Va'a and I head down to Faofao. I explain on the way that I'm sorry for not bringing much in the way for his family - I had not understood the full circumstances (think mud) of his family. I'm also more than a little ashamed - I should have thought to bring presents for my hosts, regardless. I should have split the generosity between the two households - I will make it up to Va'a's family.

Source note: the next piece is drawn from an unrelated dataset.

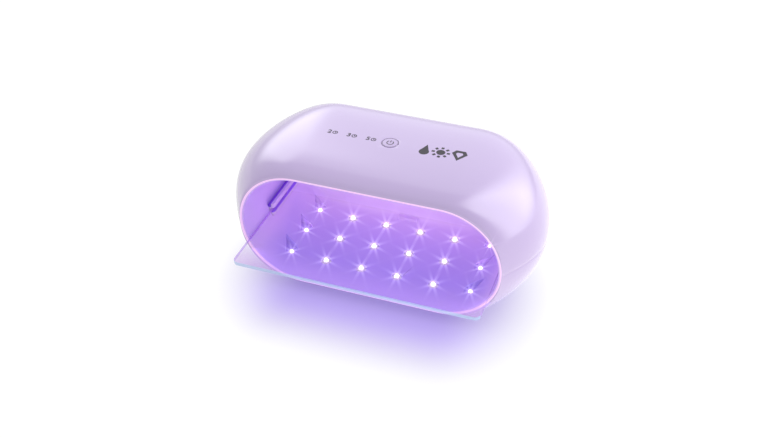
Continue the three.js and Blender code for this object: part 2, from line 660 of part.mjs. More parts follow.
// Round the left end of the liner, from the control board down to the lower LED board: [x, height below the
// chamber's middle], used once above the middle and once below it.
const SIDE_LEAD_QUARTER = [
  [-51.65, 48], [-62, 47.9], [-71, 47.2], [-77, 45.6], [-83, 42], [-92, 35.5], [-101, 22],
];

function sideLeadPoints() {
  const rise = (LEAD_TOP_Z - CENTRE_Z) / SIDE_LEAD_QUARTER[0][1];
  const upper = SIDE_LEAD_QUARTER.map(([x, away]) => [x, SIDE_LEAD_Y, CENTRE_Z + away * rise]);
  const lower = SIDE_LEAD_QUARTER.map(([x, away]) => [x, SIDE_LEAD_Y, CENTRE_Z - away]).reverse();
  return [...upper, [-104, SIDE_LEAD_Y, CENTRE_Z], ...lower];
}

// Up the gap between the liner's back and the case, then forward over the upper LED board.
const BACK_GAP_Y = (LINER_BACK_Y + BACK_Y - CASE_WALL) / 2;
const POWER_LEAD_POINTS = [
  [9.2, 44.8, 10.9], [9.4, 46.6, 11.9], [9.7, 48.1, 15], [10, BACK_GAP_Y, 22], [10, BACK_GAP_Y, 38],
  [10, BACK_GAP_Y, 54], [10, BACK_GAP_Y, 70], [10, BACK_GAP_Y, 86], [9.6, 48.3, 93.5], [8.5, 46.6, 98.2],
  [7, 43.5, 101.4], [5, 39, 102.9], [2, 32, 103.6], [-2, 21, 104.3],
  [POWER_LEAD_END_X, 11.4, LEAD_TOP_Z],
];
const UPPER_LEAD_POINTS = [
  [UPPER_LEAD_X, -11.4, LEAD_TOP_Z], [UPPER_LEAD_X, -14, LEAD_TOP_Z - 0.2],
  [UPPER_LEAD_X, -16.2, 103], [UPPER_LEAD_X, -16.6, 100.7],
];
addPart('power_lead', toGeometry(buildLead(POWER_LEAD_POINTS, POWER_LEAD_RADIUS, 30)), 'lead');
addPart('lower_led_lead', toGeometry(buildLead(sideLeadPoints(), LEAD_RADIUS, 24)), 'lead');
addPart('upper_led_lead', toGeometry(buildLead(UPPER_LEAD_POINTS, LEAD_RADIUS, 8)), 'lead');

// ---- Feet and screws -------------------------------------------------------------------------------------

// A pan-head screw standing on its head, its length including the head.
function addScrew(name, { headRadius, headHeight, shankRadius, length }) {
  const profile = [
    [0, 0], [headRadius, 0], [headRadius, headHeight],
    [shankRadius, headHeight], [shankRadius, length], [0, length],
  ];
  return addPart(name, toGeometry(toSolid(lathe(profile, SMALL_FACETS))), 'steel');
}

for (const [name, [x, y]] of Object.entries(FOOT_SPOTS)) {
  const { radius, topZ, edge } = FOOT;
  const foot = lathe([[0, 0], [radius - edge, 0], [radius, edge], [radius, topZ], [0, topZ]], FOOT_FACETS);
  addPart(`foot_${name}`, toGeometry(toSolid(foot)), 'rubber').position.set(x, y, 0);
}

for (const [side, sign] of [['left', -1], ['right', 1]]) {
  for (const [end, y] of Object.entries(POST_YS)) {
    const screw = addScrew(`housing_screw_${end}_${side}`, HOUSING_SCREW);
    screw.position.set(sign * POST.x, y, POST.ledgeZ - HOUSING_SCREW.headHeight);
  }
  for (const [end, y] of Object.entries(RAIL_SCREW_YS)) {
    const screw = addScrew(`rail_screw_${end}_${side}`, { ...SMALL_SCREW, length: RAIL_SCREW.length });
    const headX = RAIL_SEAT.faceX + RAIL_SEAT.wall + SCREW_GAP + SMALL_SCREW.headHeight;
    screw.rotation.y = -sign * Math.PI / 2;
    screw.position.set(sign * headX, y, RAIL_SCREW_Z);
  }
}

const boardScrew = { ...SMALL_SCREW, length: SMALL_SCREW.headHeight + BOARD_THICKNESS + BOARD_SCREW_DEPTH };
for (const [x, y] of BOARD_SCREW_SPOTS) {
  const place = `${y < 0 ? 'front' : 'rear'}_${x < 0 ? 'left' : 'right'}`;
  const lower = addScrew(`lower_board_screw_${place}`, boardScrew);
  lower.position.set(x, y, BOARD_BOTTOM_Z - SMALL_SCREW.headHeight);
  const upper = addScrew(`upper_board_screw_${place}`, boardScrew);
  upper.rotation.x = Math.PI;
  upper.position.set(x, y, 2 * CENTRE_Z - BOARD_BOTTOM_Z + SMALL_SCREW.headHeight + SCREW_GAP);
}

for (const [place, [x, y]] of Object.entries(CONTROL_SCREW_SPOTS)) {
  const screw = addScrew(`control_screw_${place}`, CONTROL_SCREW);
  screw.position.set(x, y, CONTROL_BOARD.bottomZ - CONTROL_SCREW.headHeight);
}

export default lamp;
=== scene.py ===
"""Looks for the UV curing lamp: fine shells, chamber, tray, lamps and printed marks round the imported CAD."""
import math

import bmesh
import bpy
from mathutils import Matrix, Vector


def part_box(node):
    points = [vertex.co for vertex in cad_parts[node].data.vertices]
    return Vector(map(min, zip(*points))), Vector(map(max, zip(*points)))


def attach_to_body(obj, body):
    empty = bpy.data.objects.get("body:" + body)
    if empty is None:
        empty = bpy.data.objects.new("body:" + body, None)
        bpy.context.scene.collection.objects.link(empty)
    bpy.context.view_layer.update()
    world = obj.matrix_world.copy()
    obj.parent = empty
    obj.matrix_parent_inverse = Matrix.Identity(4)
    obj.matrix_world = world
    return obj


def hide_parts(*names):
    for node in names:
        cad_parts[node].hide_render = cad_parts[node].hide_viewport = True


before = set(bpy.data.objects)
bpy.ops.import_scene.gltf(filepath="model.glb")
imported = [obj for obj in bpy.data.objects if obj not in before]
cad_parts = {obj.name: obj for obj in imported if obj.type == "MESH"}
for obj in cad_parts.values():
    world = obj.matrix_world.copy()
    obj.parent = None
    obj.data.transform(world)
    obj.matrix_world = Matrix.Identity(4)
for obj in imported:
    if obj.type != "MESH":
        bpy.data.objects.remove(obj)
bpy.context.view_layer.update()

MM = 0.001

# ---- Dimensions, in millimetres, in the lamp's own frame: y = 0 is at the case's highest section ----

STRAIGHT_HALF = 51.65
CENTRE_Z = 54.5
FRONT_Y = -51.0
PEAK_Y = -0.3
BACK_Y = 52.0
MOUTH_RADIUS = 45.0
END_BULGE = 20.35
TOP_BULGE = 9.9
BOTTOM_BULGE = 7.5
FADE = {"front_end": (2.0, 1.06), "back_end": (2.0, 0.855),
        "front_face": (2.07, 0.483), "back_face": (2.26, 0.4425)}
BACK_FILLET = 3.0
END_POWER = 2.16
LOWER_BACK_FULLNESS = 1.5
CASE_WALL = 2.2

CHAMBER_RADIUS = 42.7
LINER_RADIUS = 44.7
CHAMBER_BACK_Y = 46.4
LINER_BACK_Y = 47.9
CHAMBER_FILLET = 8.0
LINER_FILLET = 9.5
FLOOR_Z = CENTRE_Z - CHAMBER_RADIUS
RIM_BEAD = {"inner": 43.5, "outer": 45.2}
LAMP_SPOTS = [(x, y) for y in (-25.2, 2.8, 30.8) for x in (-70.0, -42.0, -14.0, 14.0, 42.0, 70.0)]
LAMP_WINDOW_RADIUS = 3.9
POCKET_PLAN = [(66.0, -4.6), (70.0, -6.2), (73.4, -4.6), (74.2, -0.8), (78.2, 9.2), (68.4, 6.2), (65.6, 3.0)]
POCKET_WALL = 1.1
POCKET_RISE = 0.8
POCKET_HEIGHT = 12.0
RAIL_SEAT = {"inner": 80.0, "outer": 94.4, "wall": 2.0, "y0": -14.3, "y1": 37.3, "z0": 33.7, "z1": 55.8}
RAIL_LIP = {"back": 90.2, "step": 41.7}
GROOVE_FLOOR_Z = 36.9
SOCKET_COVER = {"half": 8.0, "y0": 41.2, "top": 14.8, "wall": 1.4}
SOCKET_SLOT = {"half": 4.8, "z0": 9.8, "z1": 13.6}

LED_BOARD = {"top": 9.7, "thickness": 1.0, "half": 73.2, "front": -31.0, "back": 37.0, "corner": 4.5}
BOARD_SCREWS = [(-56.0, -11.2), (56.0, -11.2), (-56.0, 16.8), (56.0, 16.8)]
BOARD_SCREW_RADIUS = 1.35
# A lamp's square body, the collar on it and the dome on top. The end lamps' domes stand taller.
LAMP = {"half": 1.9, "body": 1.5, "collar": 2.1, "height": 2.0, "dome": 1.35, "rise": 1.7, "end_rise": 2.5}

FOOT_RECESS = {"x": (-48, 48), "y": (-24, 28), "radius": 7.3, "top": 3.2}
SCREW_WELL = {"x": (-103, 103), "y": (-24, 26), "radius": 3.1, "top": 40}
BUTTON = {"hole": 6.3, "radius": 6.0, "round": 0.25, "flange": 7.2, "low": 105.6, "high": 106.7}
TRAY_CORNER = {"front": 4.5, "back": 8.0}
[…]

What I really need to do is offload the footage - it seems that the file transfers are taking longer and longer to do. I think the humidity might be a factor. It's taking multiple tries to even get the camera and the computer to talk. Sometimes it refuses to connect, others it partially copies before stalling. My evenings are always an adventure of this sort, so the earlier I start the better. I arrange a table from Va'a - but there's only one, so he promises to arrange to have it brought over after it's used for eating on by everyone. I wonder out loud what time dinner is...the answer is "sometime around 7:30". I make the mistake of going with this, rather than looking for an alternative work station. 9:10 rolls around and I'm finally setting up where I should have in the first place...on a shelf behind the bar of the new restaurant. By the time I'm set up, one of the workers pulls up his sleeping mat beside me and tucks in for the night. He tells me not to make noise. I cautiously complete the footage transfer, but I'm too tired to watch anything more than a spot check. This has been a perpetual drag for me. Shooting without reviewing what's already in the can is an act of faith.

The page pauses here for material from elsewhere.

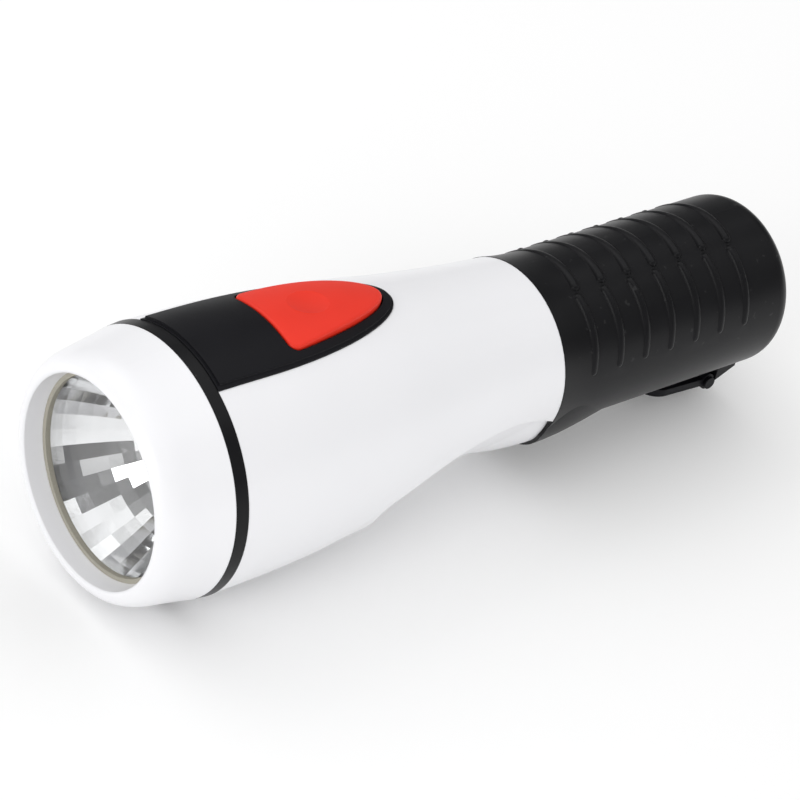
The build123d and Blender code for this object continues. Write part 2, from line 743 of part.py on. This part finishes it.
def button_outline(grow=0.0):
    """Plan outline of the push-button: a straight front and elliptical sides to the tip."""
    half = button_half_width + grow
    reach = button_tip_x - button_centre_x + grow
    length = button_tip_x - button_front_x + 2 * grow
    outline = Pos(button_centre_x, 0) * Ellipse(reach, half)
    outline &= Pos(button_front_x - grow + length / 2, 0) * Rectangle(length, 3 * half)
    return fillet(outline.vertices().group_by(Axis.X)[0], button_corner + grow)


def skin_layer(x_start, x_end, bottom, top):
    """A layer that follows the body's skin, from bottom to top above it."""
    return under_skin(x_start, x_end, top) - under_skin(x_start, x_end, bottom)


def switch_plate():
    """Black plate let into the top of the body, with a lower step round its edge."""
    plate = skin_layer(0, body_end_x, -plate_sunk, plate_step_rise) & prism(plate_outline(), 0, 2 * ring_r)
    plate += skin_layer(0, body_end_x, -plate_sunk, plate_rise) & prism(plate_outline(-plate_step), 0, 2 * ring_r)
    plate -= prism(button_outline(button_gap), 0, 2 * ring_r)
    return plate


def under_roof(lower):
    """Everything under the button's domed roof, lowered by the given amount."""
    stops = (
        (button_front_x - 1, button_front_rise),
        (dimple_x, button_rise),
        (button_tip_x + 1, button_tip_rise),
    )
    points = [at(x, skin_r(x) + rise - lower) for x, rise in stops]
    closing = Polyline(points[2], at(stops[2][0], 0), at(stops[0][0], 0), points[0])
    return turned(ThreePointArc(*points), closing)


def switch_button():
    """Red push-button: a domed cap with rounded edges and a thumb dimple, and a stem."""
    cap = under_roof(0) - under_skin(0, body_end_x, -button_skirt)
    cap &= prism(button_outline(), 0, 2 * ring_r)
    cap = fillet(cap.faces().sort_by(Axis.Z)[-1].edges(), button_edge)
    cap -= under_roof(button_roof) & prism(button_outline(-button_roof), 0, 2 * ring_r)
    dimple_ball_r = (dimple_r ** 2 + dimple_depth ** 2) / (2 * dimple_depth)
    ball_z = skin_r(dimple_x) + button_rise - dimple_depth + dimple_ball_r
    cap -= Pos(dimple_x, 0, ball_z) * Sphere(dimple_ball_r)
    cap += upright(stem_x, stem_r, stem_end_z, skin_r(stem_x) + button_rise - button_roof / 2)
    return cap


def stem_clip():
    """Spring clip on the stem that keeps the button from lifting out."""
    top = base_roof_z - base_roof - running_gap
    ring = upright(stem_x, stem_clip_r, top - stem_clip_thickness, top)
    return ring - upright(stem_x, stem_r + seat_gap / 2, 0, ring_r)


def button_spring():
    """Small coil spring round the stem that lifts the button."""
    bottom = base_roof_z + switch_spring_wire_r + seat_gap
    top = skin_r(stem_x + switch_spring_r) + button_rise - button_roof - switch_spring_wire_r - 6 * seat_gap
    pitch = (top - bottom) / switch_spring_turns
    path = Pos(stem_x, 0, bottom) * Helix(pitch=pitch, height=top - bottom, radius=switch_spring_r)
    return wound(path, switch_spring_wire_r)


def switch_base():
    """Black box on the inner barrel that guides the stem and holds the contacts."""
    box = block(base_front_x, base_rear_x, base_half_width, 0, base_roof_z)
    room = block(
        base_front_x - 1, base_rear_x - base_wall, base_half_width - base_wall, base_floor_z, base_roof_z - base_roof
    )
    box -= room
    box -= disc(base_front_x - 1, base_rear_x + 1, base_bottom_z)
    box -= upright(stem_x, stem_r + slip_gap / 2, 0, ring_r)
    box -= upright(terminal_x, terminal_r + seat_gap, 0, base_roof_z - base_roof)
    return box


def contact_blade():
    """Springy brass blade that the stem pushes on to the terminal."""
    return block(base_front_x + 2, terminal_x + terminal_head_r, blade_half_width, blade_bottom_z, blade_top_z)


def switch_terminal():
    """Brass rivet that joins the long contact strip to the switch."""
    rivet = upright(terminal_x, terminal_r, strip_top_z, base_floor_z)
    rivet += upright(terminal_x, terminal_head_r, base_floor_z, blade_bottom_z - seat_gap)
    return rivet


# --- contacts and cells -----------------------------------------------------------------------------------------
def bent_strip(points, width):
    """A flat strip that follows a line in the torch's centre plane."""
    line = Polyline(*[(x, 0, z) for x, z in points])
    half = strip_thickness / 2
    face = offset(line, amount=half, side=Side.BOTH)
    return extrude(make_face(face), amount=width / 2, both=True)


def front_contact():
    """Leaf from the switch blade down to the eyelet behind the bulb."""
    half = strip_thickness / 2
    top_z = blade_bottom_z - half
    touch_x = eyelet_rear_x + slip_gap + half
    points = [
        (base_front_x + 6, top_z),
        (base_front_x - 2, top_z),
        (touch_x, eyelet_flange_r + 2),
        (touch_x, eyelet_r + 0.5),
    ]
    return bent_strip(points, strip_width)


def long_contact_strip():
    """Steel strip along the top of the cell bore, from the tail to the switch."""
    front_x = terminal_x - 2 * terminal_head_r
    half = strip_thickness / 2
    points = [
        (front_x, strip_bottom_z + half),
        (tail_plate_x + half, strip_bottom_z + half),
        (tail_plate_x + half, tail_plate_r + half),
    ]
    return bent_strip(points, strip_width)


def cell_can(x_start):
    """One dry cell's can with its rolled edges."""
    can = disc(x_start + cell_cap_height, x_start + cell_length, cell_r)
    return fillet(can.edges(), cell_edge)


def cell_cap(x_start):
    """The positive cap of a dry cell."""
    return disc(x_start, x_start + cell_cap_height, cell_cap_r)


def tail_plate():
    """Steel disc that the tail spring stands on."""
    return disc(tail_plate_x, tail_inner_x, tail_plate_r)


def tail_spring():
    """Conical coil spring that pushes the cells forwards."""
    length = tail_plate_x - cells_rear_x - 2 * tail_spring_wire_r - 2 * seat_gap
    cone = math.degrees(math.atan2(tail_spring_r - tail_spring_top_r, length))
    path = Helix(pitch=length / tail_spring_turns, height=length, radius=tail_spring_top_r, cone_angle=cone)
    start_x = cells_rear_x + tail_spring_wire_r + seat_gap
    return Pos(start_x, 0, 0) * Rot(0, 90, 0) * wound(path, tail_spring_wire_r)


# --- the whole torch ----------------------------------------------------------------------------------------------
def pieces():
    """Every piece of the torch by name."""
    made = {
        "bezel": bezel(),
        "lens_gasket": lens_gasket(),
        "lens": lens(),
        "reflector": reflector(),
        "bulb_glass": bulb_glass(),
        "bulb_base": bulb_base(),
        "bulb_filament": bulb_filament(),
        "bulb_retainer": bulb_retainer(),
        "contact_eyelet": contact_eyelet(),
        "seal_ring": seal_ring(),
        "body_shell": body_shell(),
        "inner_barrel": inner_barrel(),
        "grip_sleeve": grip_sleeve(),
        "hanging_loop": hanging_loop(),
        "loop_pin": loop_pin(),
        "switch_plate": switch_plate(),
        "switch_button": switch_button(),
        "stem_clip": stem_clip(),
        "button_spring": button_spring(),
        "switch_base": switch_base(),
        "contact_blade": contact_blade(),
        "switch_terminal": switch_terminal(),
        "front_contact": front_contact(),
        "long_contact_strip": long_contact_strip(),
        "tail_plate": tail_plate(),
        "tail_spring": tail_spring(),
    }
    for index, name in enumerate(("front", "rear")[:cell_count]):
        start = cells_front_x + index * cell_length
        made["cell_" + name] = cell_can(start)
        made["cell_cap_" + name] = cell_cap(start)
    return made


os.makedirs("parts", exist_ok=True)
for node, shape in pieces().items():
    placed = Pos(-middle_x, 0, axis_height) * shape
    export_step(placed, "parts/" + node + ".step")
print("torch length", round(tail_x - bezel_nose_x, 2), "axis height", axis_height, "middle", round(middle_x, 3))
print("filament at", round(focus_x, 2), "cells from", round(cells_front_x, 2), "to", round(cells_rear_x, 2))
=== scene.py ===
import bpy
from bpy.props import FloatProperty, FloatVectorProperty, PointerProperty
from mathutils import Matrix, Vector


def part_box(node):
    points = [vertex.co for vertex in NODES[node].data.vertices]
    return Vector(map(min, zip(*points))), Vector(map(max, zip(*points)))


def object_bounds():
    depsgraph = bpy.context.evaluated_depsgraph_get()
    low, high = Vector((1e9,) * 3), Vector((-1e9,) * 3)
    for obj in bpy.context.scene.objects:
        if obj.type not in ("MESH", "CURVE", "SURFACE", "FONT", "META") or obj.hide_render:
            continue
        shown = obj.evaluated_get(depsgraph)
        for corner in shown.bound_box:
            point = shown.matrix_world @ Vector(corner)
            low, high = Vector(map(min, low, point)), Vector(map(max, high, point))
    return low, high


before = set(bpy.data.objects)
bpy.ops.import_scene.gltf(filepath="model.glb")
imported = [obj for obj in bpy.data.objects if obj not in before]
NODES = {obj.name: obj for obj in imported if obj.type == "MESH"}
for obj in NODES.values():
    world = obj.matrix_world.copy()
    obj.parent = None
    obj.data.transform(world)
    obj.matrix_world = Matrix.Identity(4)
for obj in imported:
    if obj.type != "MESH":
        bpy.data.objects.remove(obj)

bl_info = {
    "name": "Hand Torch",
    "version": (1, 0, 0),
    "blender": (4, 5, 0),
    "location": "3D View > Sidebar > Torch",
    "description": "Finishes, studio and camera for a two-cell hand torch",
    "category": "Object",
}

CAD_BOX = [list(corner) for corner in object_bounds()]
TORCH_MIDDLE = (Vector(CAD_BOX[0]) + Vector(CAD_BOX[1])) / 2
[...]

At the best of times it takes a couple of nights to get used to sleeping in a fale on the beach. Sometimes they are draped with leaf blinds - these days most of them are closed up with large blue tarps. Mine had tarps, which are good for keeping the teeming rain out, but not so good for ventilation or noise in the perpetual wind. It's a restless night. Being on the site of the tsunami doesn't help. I don't mind the natural part of the disaster, but family members of the people I'm mingling with died here. Va'a's family were all spared - but you don't have to go far too find people who've suffered loss.

Sunday, December 13, 2009

Waiting For Word


Almost three months after the tsunami which killed approximately 170 people on Samoa and neighbouring Pacific islands, Filmmaker James Buffin remains on the island capturing the stories, the tributes, the resilience and the heartache. Updates in this blog have been erratic, not because of any lack of interest or focus, but simply due to lack of communication ability.

One man, one camera and one island of souls...

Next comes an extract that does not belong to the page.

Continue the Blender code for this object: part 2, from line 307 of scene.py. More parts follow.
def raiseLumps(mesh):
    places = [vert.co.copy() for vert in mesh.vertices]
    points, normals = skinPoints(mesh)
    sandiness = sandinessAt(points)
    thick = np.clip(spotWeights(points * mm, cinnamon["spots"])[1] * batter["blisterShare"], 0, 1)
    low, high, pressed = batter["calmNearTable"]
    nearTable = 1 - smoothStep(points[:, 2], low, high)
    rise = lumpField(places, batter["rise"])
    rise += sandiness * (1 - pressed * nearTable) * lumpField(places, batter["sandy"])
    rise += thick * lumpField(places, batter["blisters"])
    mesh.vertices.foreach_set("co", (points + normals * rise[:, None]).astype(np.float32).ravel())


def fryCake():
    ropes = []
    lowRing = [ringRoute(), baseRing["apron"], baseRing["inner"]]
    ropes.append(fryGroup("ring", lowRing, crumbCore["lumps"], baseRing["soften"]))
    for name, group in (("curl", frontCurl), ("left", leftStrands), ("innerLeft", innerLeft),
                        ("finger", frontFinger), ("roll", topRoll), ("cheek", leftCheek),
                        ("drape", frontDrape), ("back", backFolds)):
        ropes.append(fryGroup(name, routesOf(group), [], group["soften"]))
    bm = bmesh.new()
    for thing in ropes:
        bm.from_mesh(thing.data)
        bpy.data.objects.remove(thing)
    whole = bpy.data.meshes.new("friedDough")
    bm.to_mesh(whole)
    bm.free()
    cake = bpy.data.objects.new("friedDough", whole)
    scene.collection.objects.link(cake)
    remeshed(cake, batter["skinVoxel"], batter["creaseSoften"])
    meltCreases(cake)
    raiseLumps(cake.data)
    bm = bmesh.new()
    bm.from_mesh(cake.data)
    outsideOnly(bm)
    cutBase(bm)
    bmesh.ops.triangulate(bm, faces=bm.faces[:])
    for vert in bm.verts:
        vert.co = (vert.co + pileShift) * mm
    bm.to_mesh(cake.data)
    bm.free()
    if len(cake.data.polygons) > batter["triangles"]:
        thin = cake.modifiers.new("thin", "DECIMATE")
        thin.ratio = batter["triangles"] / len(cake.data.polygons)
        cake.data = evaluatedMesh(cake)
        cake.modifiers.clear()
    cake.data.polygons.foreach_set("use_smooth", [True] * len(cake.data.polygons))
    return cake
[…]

The rainy season, the recovery work and the heartbreak have all been obstacles for James along with the lack of amenities, but I encourage you to read through the past updates in the order we have received them; a story of determination, of vision, of love. Few men have the eyes that James Buffin uses to view the world as he captures life with his camera lens, and I know that his journey will touch your heart, open your eyes, and perhaps cause you to be involved in a way you never dreamed.

We will post another update as soon as we can. From our office here in the states, we have monitored earthquake activity, severe weather and national news as it impacts James and his trip. James is expected home to Toronto within a few days and should we not receive an update until his return, will post, in dateline order, the remainder of his trip for you as soon as possible.